## [Collected data]
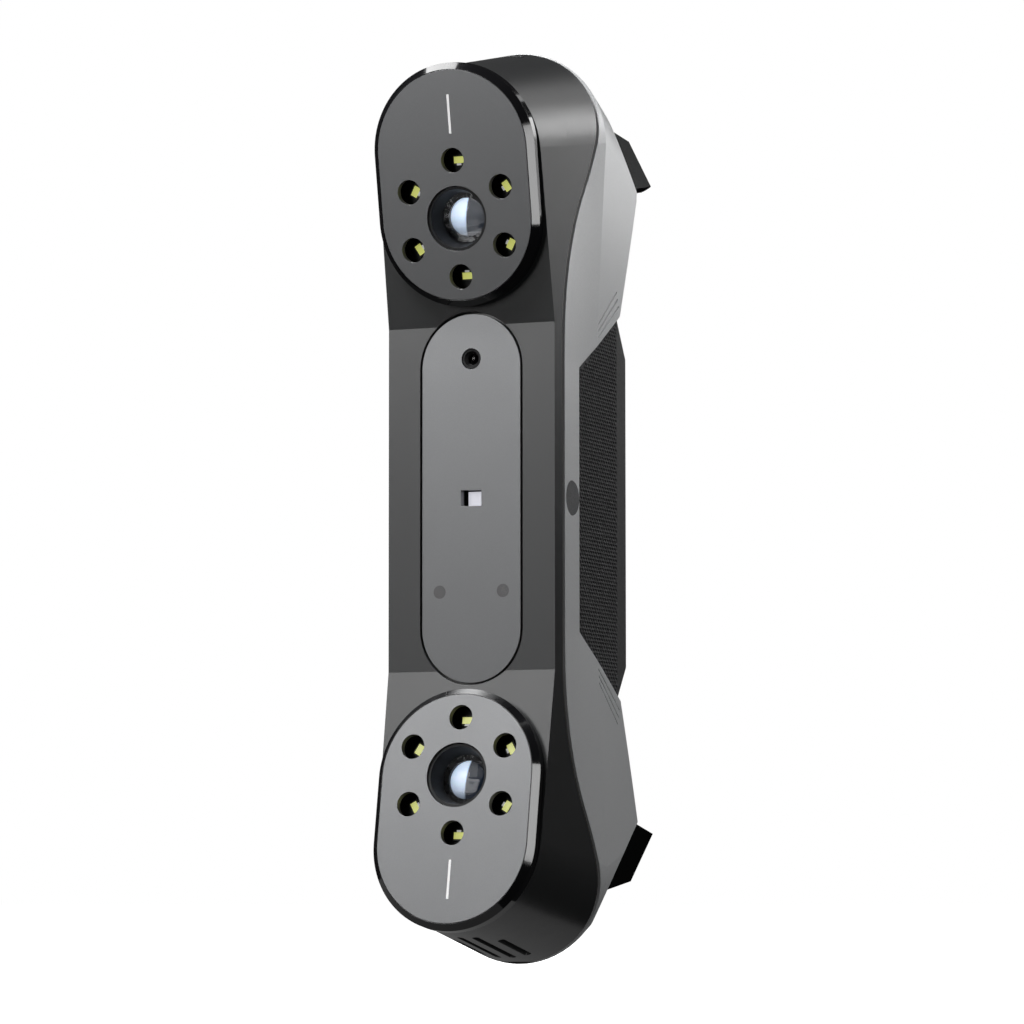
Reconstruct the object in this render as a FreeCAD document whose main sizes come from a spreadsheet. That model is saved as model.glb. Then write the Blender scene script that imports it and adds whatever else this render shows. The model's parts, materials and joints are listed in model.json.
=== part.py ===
import FreeCAD, Part
import math
import os

import Sketcher

# A handheld structured-light scanner, held upright: +Z runs along its length, the two camera heads
# look towards -Y, the hand grip and the rest feet are on the +Y side.
# The origin is the middle of the whole scanner. Lengths are in millimetres, angles in degrees.
# "Depth" is measured backwards from the front plate's surface.

SIZES = [
    # the whole scanner
    ("overall_length", 203.0),
    ("overall_depth", 77.0),
    ("toe_in", 10.0),
    ("end_reach", 63.75),
    ("wall", 2.0),
    ("front_wall", 2.6),
    ("fit_clearance", 0.15),
    ("loose_clearance", 0.3),
    # front shell: it widens from the nose to the rim, where it meets the rear shell
    ("nose_reach", 14.0),
    ("nose_step", 0.05),
    ("nose_along", 35.95),
    ("rim_flare", 2.18),
    ("rim_depth", 24.8),
    ("rim_waist_depth", 4.8),
    ("rim_waist_inset", 2.75),
    ("rim_chamfer", 1.1),
    # rear shell: three outlines, joined by straight walls
    ("back_step", 0.8),
    ("back_front_along", 38.25),
    ("back_waist_width", 37.6),
    ("back_waist_inset", 7.75),
    ("back_width", 34.6),
    ("back_along", 35.85),
    ("back_waist_rear_width", 32.0),
    ("head_back_depth", 51.6),
    ("notch_along", 32.75),
    ("groove_width", 0.45),
    ("groove_pitch", 1.5),
    ("groove_depth", 0.35),
    ("groove_start", 0.42),
    # hand grip, an elastomer sleeve over the handle's core
    ("grip_thickness", 2.2),
    ("grip_front_depth", 14.0),
    ("grip_front_width", 38.6),
    ("grip_front_inset", 8.75),
    ("grip_crease_depth", 41.0),
    ("grip_crease_width", 33.8),
    ("grip_crease_along", 5.45),
    ("grip_back_depth", 56.4),
    ("grip_back_width", 25.2),
    ("grip_back_inset", 2.95),
    ("grip_corner", 3.2),
    ("grip_end_corner", 1.2),
    ("grip_lip", 3.0),
    ("passage_depth", 30.0),
    ("passage_margin", 1.4),
    # camera heads: a raised bezel, a face plate in it, and what is behind the plate
    ("head_lens_along", 23.65),
    ("head_straight", 14.6),
    ("head_proud", 3.4),
    ("bezel_radius", 19.27),
    ("bezel_chamfer", 1.35),
    ("bezel_rim", 1.4),
    ("spigot_step", 2.27),
    ("spigot_clearance", 0.1),
    ("face_plate_ledge", 1.6),
    ("face_plate_thickness", 1.5),
    ("face_plate_gap", 0.12),
    ("light_hole_radius", 2.72),
    ("light_ring_radius", 12.68),
    ("light_board_depth", 4.2),
    ("light_board_ledge", 0.55),
    ("light_board_thickness", 1.0),
    ("light_board_gap", 0.55),
    ("light_length", 3.0),
    ("light_width", 2.2),
    ("light_height", 0.7),
    ("phosphor_length", 2.3),
    ("phosphor_width", 1.45),
    ("phosphor_height", 0.15),
    ("mark_start", 18.54),
    ("mark_length", 8.5),
    ("mark_width", 0.55),
    ("mark_depth", 0.4),
    ("barrel_radius", 6.95),
    ("barrel_recess", 0.5),
    ("barrel_length", 8.5),
    ("barrel_stem_radius", 5.9),
    ("barrel_stem_length", 6.0),
    ("barrel_rim", 0.55),
    ("barrel_mouth_depth", 4.1),
    ("barrel_bore_radius", 4.0),
    ("lens_radius", 5.4),
    ("lens_rim_thickness", 1.6),
    ("lens_crown", 1.3),
    ("holder_size", 16.0),
    ("holder_depth", 9.2),
    ("holder_flange_size", 24.0),
    ("holder_flange_thickness", 1.5),
    ("holder_screw_inset", 2.0),
    ("sensor_size", 8.0),
    ("sensor_thickness", 1.0),
    ("sensor_board_size", 21.0),
    ("board_thickness", 1.2),
    ("ribbon_width", 7.0),
    ("ribbon_thickness", 0.3),
    ("ribbon_lap", 5.0),
    # optical frame: the bent metal plate that holds both cameras in line
    ("frame_depth", 9.1),
    ("frame_thickness", 2.5),
    ("frame_along", 46.0),
    ("frame_width", 28.0),
    ("frame_waist_width", 21.0),
    ("frame_waist_inset", 5.75),
    # front plate and what looks through it
    ("plate_width", 23.6),
    ("plate_length", 80.6),
    ("plate_thickness", 1.5),
    ("plate_gap", 0.55),
    ("window_width", 4.9),
    ("window_height", 3.5),
    ("projector_lens_width", 3.4),
    ("projector_lens_height", 3.0),
    ("projector_lens_depth", 2.3),
    ("projector_lens_thickness", 1.6),
    ("projector_width", 15.0),
    ("projector_height", 19.0),
    ("projector_depth", 16.0),
    ("colour_camera_z", 30.5),
    ("colour_camera_radius", 2.3),
    ("colour_lens_radius", 1.25),
    ("colour_lens_crown", 0.35),
    ("colour_lens_thickness", 0.9),
    ("colour_barrel_recess", 0.3),
    ("colour_barrel_cone", 0.8),
    ("colour_barrel_rim", 0.4),
    ("infrared_x", 7.6),
    ("infrared_z", 20.4),
    ("infrared_radius", 1.45),
    ("emitter_radius", 1.4),
    ("front_board_depth", 6.6),
    ("front_board_width", 19.0),
    ("front_board_top", 37.0),
    ("front_board_bottom", 25.0),
    # main board, its cooler and the socket on the top end
    ("main_board_depth", 24.0),
    ("main_board_width", 26.0),
    ("main_board_length", 74.0),
    ("main_board_thickness", 1.6),
    ("board_hole_x", 8.5),
    ("board_hole_z", 29.0),
    ("standoff_radius", 2.2),
    ("chip_size", 15.0),
    ("chip_height", 1.2),
    ("memory_width", 9.0),
    ("memory_height", 7.7),
    ("store_height", 11.0),
    ("chip_spacing", 1.0),
    ("memory_x", 5.5),
    ("cooler_width", 22.0),
    ("cooler_length", 30.0),
    ("cooler_base", 2.0),
    ("cooler_height", 9.0),
    ("fin_gap", 1.6),
    ("socket_depth", 17.6),
    ("socket_width", 8.94),
    ("socket_height", 3.26),
    ("socket_length", 7.3),
    ("socket_wall", 0.3),
    ("socket_recess", 1.6),
    ("socket_cut_margin", 0.35),
    ("socket_floor", 1.0),
    ("socket_board_gap", 1.2),
    ("socket_board_width", 13.0),
    ("socket_board_length", 11.3),
    ("tongue_width", 6.6),
    ("tongue_height", 0.7),
    ("vent_width", 1.6),
    ("vent_pitch", 3.6),
    ("vent_long", 19.0),
    ("vent_short", 13.5),
    ("vent_depth", 8.0),
    # screws
    ("screw_radius", 1.25),
    ("screw_head_radius", 2.3),
    ("screw_head_height", 1.6),
    ("screw_x", 5.0),
    ("screw_along", 42.25),
    ("screw_length", 14.0),
    ("post_radius", 3.6),
    ("post_floor", 40.0),
    ("post_sink", 1.0),
    ("pillar_wall", 1.95),
    ("small_screw_radius", 0.8),
    ("small_head_radius", 1.5),
    ("small_head_height", 0.9),
    ("board_screw_length", 6.0),
    ("panel_screw_bite", 3.5),
    # rest feet
    ("foot_thickness", 2.7),
    ("foot_x", 11.9),
    ("upper_foot_along", 42.65),
    ("lower_foot_along", 39.45),
    ("foot_lean", 27.0),
    ("foot_top_length", 11.8),
    ("foot_base_length", 16.6),
    ("foot_chamfer", 0.7),
    ("corner_slope", 0.4),
    # tripod socket under its rubber plug
    ("tripod_depth", 9.4),
    ("tripod_plug_radius", 3.8),
    ("tripod_plug_thickness", 1.7),
    ("tripod_plug_clearance", 0.05),
    ("tripod_thread_radius", 3.175),
    ("tripod_insert_radius", 4.4),
    ("tripod_insert_length", 6.4),
    ("tripod_boss_radius", 5.7),
    # control panel on the back of the grip
    ("panel_width", 15.0),
    ("panel_length", 60.0),
    ("panel_ledge", 1.3),
    ("panel_proud", 0.3),
    ("button_proud", 0.9),
    ("button_travel", 0.6),
    ("button_clearance", 0.15),
    ("button_flange", 0.7),
    ("button_flange_height", 0.8),
    ("scan_radius", 4.6),
    ("step_radius", 3.2),
    ("step_z", 12.0),
    ("mode_radius", 2.4),
    ("mode_z", 20.0),
    ("status_z", 20.0),
    ("status_length", 4.6),
    ("status_width", 1.4),
    ("button_board_depth", 48.0),
    ("button_board_width", 11.0),
    ("panel_screw_z", 26.7),
    ("panel_post_radius", 1.7),
    ("button_stem_radius", 1.2),
    ("button_edge", 0.4),
    ("switch_size", 3.6),
    ("switch_gap", 0.05),
]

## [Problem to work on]
Quote exactly the stretch of lines above that starts at the first one and ends at the line with "front plate's surface.", and nothing beyond it.

## [The response]
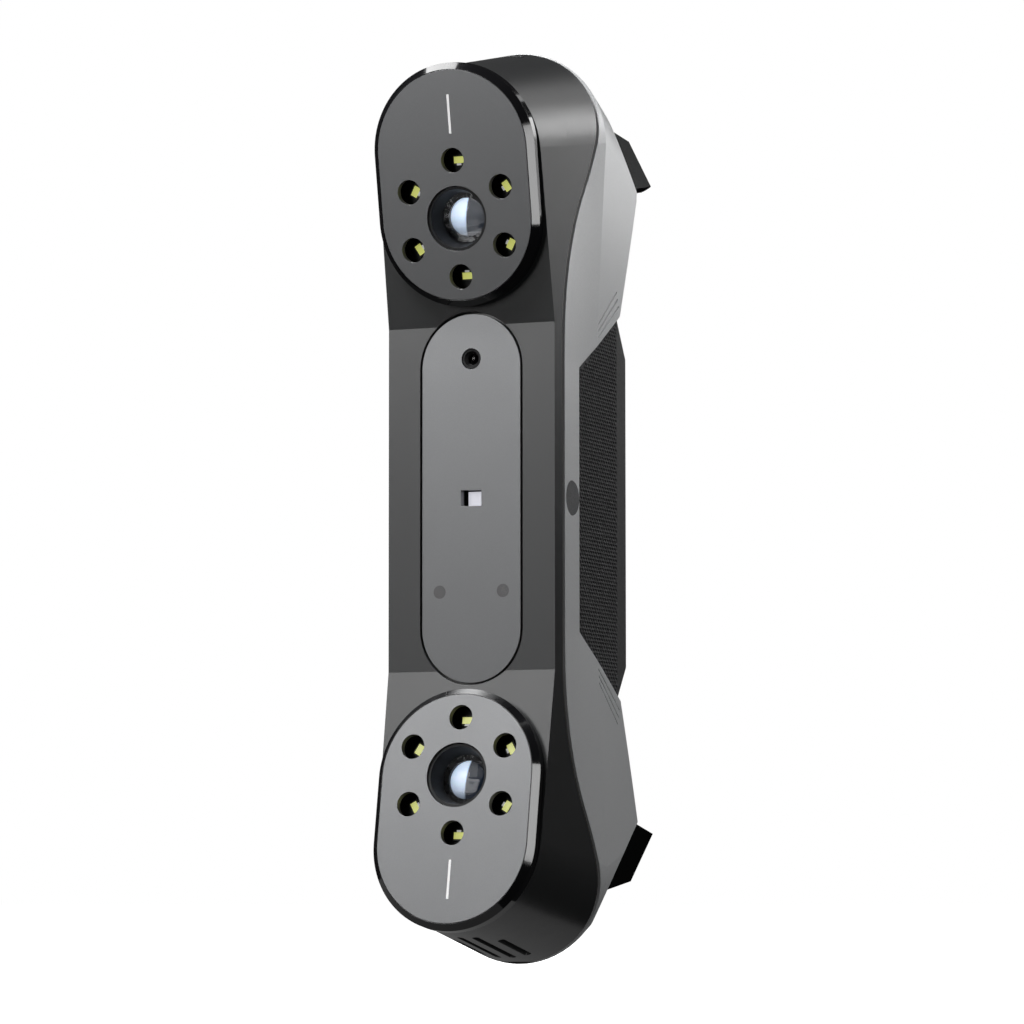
Reconstruct the object in this render as a FreeCAD document whose main sizes come from a spreadsheet. That model is saved as model.glb. Then write the Blender scene script that imports it and adds whatever else this render shows. The model's parts, materials and joints are listed in model.json.
=== part.py ===
import FreeCAD, Part
import math
import os

import Sketcher

# A handheld structured-light scanner, held upright: +Z runs along its length, the two camera heads
# look towards -Y, the hand grip and the rest feet are on the +Y side.
# The origin is the middle of the whole scanner. Lengths are in millimetres, angles in degrees.
# "Depth" is measured backwards from the front plate's surface.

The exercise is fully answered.